* **Material provided**:
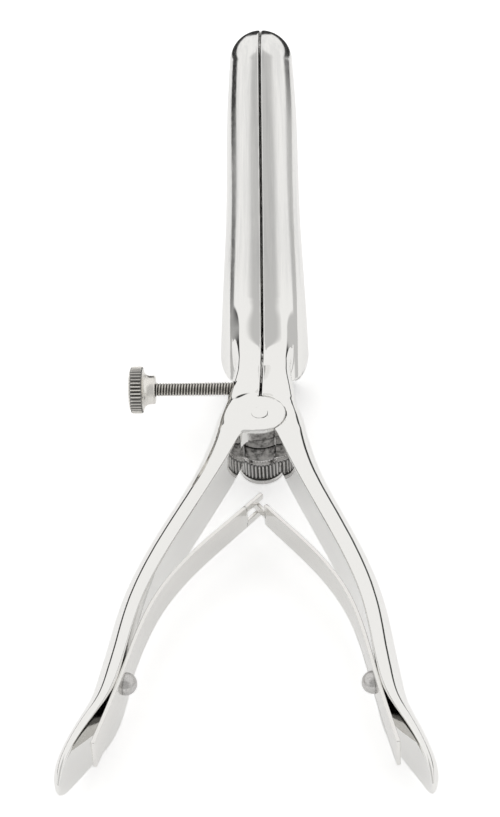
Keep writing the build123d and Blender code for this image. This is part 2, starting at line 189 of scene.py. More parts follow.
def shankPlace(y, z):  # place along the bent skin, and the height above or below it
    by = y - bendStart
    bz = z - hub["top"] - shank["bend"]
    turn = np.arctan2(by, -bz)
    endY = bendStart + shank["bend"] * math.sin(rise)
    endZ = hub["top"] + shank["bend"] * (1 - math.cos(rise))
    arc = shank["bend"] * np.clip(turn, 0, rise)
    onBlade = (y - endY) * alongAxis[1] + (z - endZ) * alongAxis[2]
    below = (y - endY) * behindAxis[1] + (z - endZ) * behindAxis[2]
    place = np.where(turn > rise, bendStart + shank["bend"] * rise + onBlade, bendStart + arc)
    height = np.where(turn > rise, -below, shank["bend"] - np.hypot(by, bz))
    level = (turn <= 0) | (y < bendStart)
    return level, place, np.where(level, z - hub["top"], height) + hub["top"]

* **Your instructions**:
Repeat the material above in full, exactly as it stands.

* **Problem solution**:
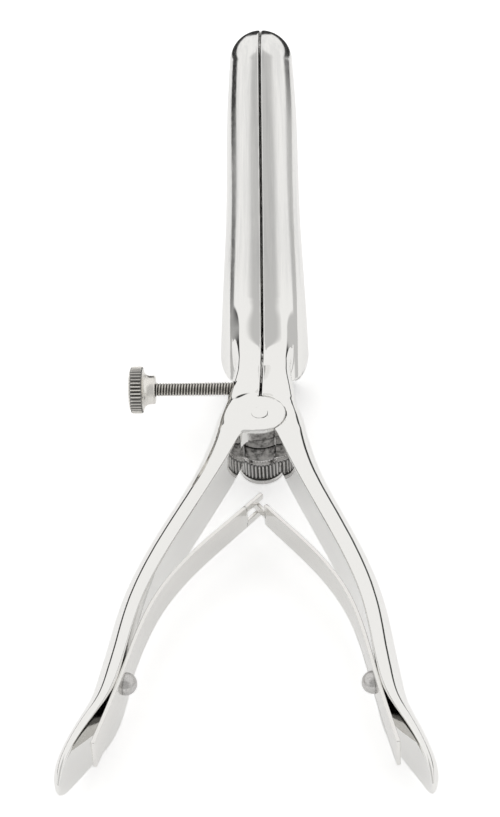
Keep writing the build123d and Blender code for this image. This is part 2, starting at line 189 of scene.py. More parts follow.
def shankPlace(y, z):  # place along the bent skin, and the height above or below it
    by = y - bendStart
    bz = z - hub["top"] - shank["bend"]
    turn = np.arctan2(by, -bz)
    endY = bendStart + shank["bend"] * math.sin(rise)
    endZ = hub["top"] + shank["bend"] * (1 - math.cos(rise))
    arc = shank["bend"] * np.clip(turn, 0, rise)
    onBlade = (y - endY) * alongAxis[1] + (z - endZ) * alongAxis[2]
    below = (y - endY) * behindAxis[1] + (z - endZ) * behindAxis[2]
    place = np.where(turn > rise, bendStart + shank["bend"] * rise + onBlade, bendStart + arc)
    height = np.where(turn > rise, -below, shank["bend"] - np.hypot(by, bz))
    level = (turn <= 0) | (y < bendStart)
    return level, place, np.where(level, z - hub["top"], height) + hub["top"]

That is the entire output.